• _Short exercise_:
Begin at the first line below and copy each line exactly, ending with the line where "const ROUND_SIDES = 48;" appears.

• • •

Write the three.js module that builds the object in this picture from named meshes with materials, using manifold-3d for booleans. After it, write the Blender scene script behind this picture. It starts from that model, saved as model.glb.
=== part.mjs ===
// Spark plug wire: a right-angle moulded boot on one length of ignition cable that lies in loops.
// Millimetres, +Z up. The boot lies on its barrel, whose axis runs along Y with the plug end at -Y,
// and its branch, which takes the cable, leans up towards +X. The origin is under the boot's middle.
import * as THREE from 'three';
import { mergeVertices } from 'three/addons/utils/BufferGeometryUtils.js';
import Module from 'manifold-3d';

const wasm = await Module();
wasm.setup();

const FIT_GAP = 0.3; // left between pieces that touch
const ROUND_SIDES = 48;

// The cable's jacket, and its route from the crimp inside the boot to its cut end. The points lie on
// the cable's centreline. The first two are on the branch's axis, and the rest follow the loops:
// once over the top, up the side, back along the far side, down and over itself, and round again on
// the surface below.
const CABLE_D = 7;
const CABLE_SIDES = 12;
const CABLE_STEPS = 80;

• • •

• _Completed exercise_:
Write the three.js module that builds the object in this picture from named meshes with materials, using manifold-3d for booleans. After it, write the Blender scene script behind this picture. It starts from that model, saved as model.glb.
=== part.mjs ===
// Spark plug wire: a right-angle moulded boot on one length of ignition cable that lies in loops.
// Millimetres, +Z up. The boot lies on its barrel, whose axis runs along Y with the plug end at -Y,
// and its branch, which takes the cable, leans up towards +X. The origin is under the boot's middle.
import * as THREE from 'three';
import { mergeVertices } from 'three/addons/utils/BufferGeometryUtils.js';
import Module from 'manifold-3d';

const wasm = await Module();
wasm.setup();

const FIT_GAP = 0.3; // left between pieces that touch
const ROUND_SIDES = 48;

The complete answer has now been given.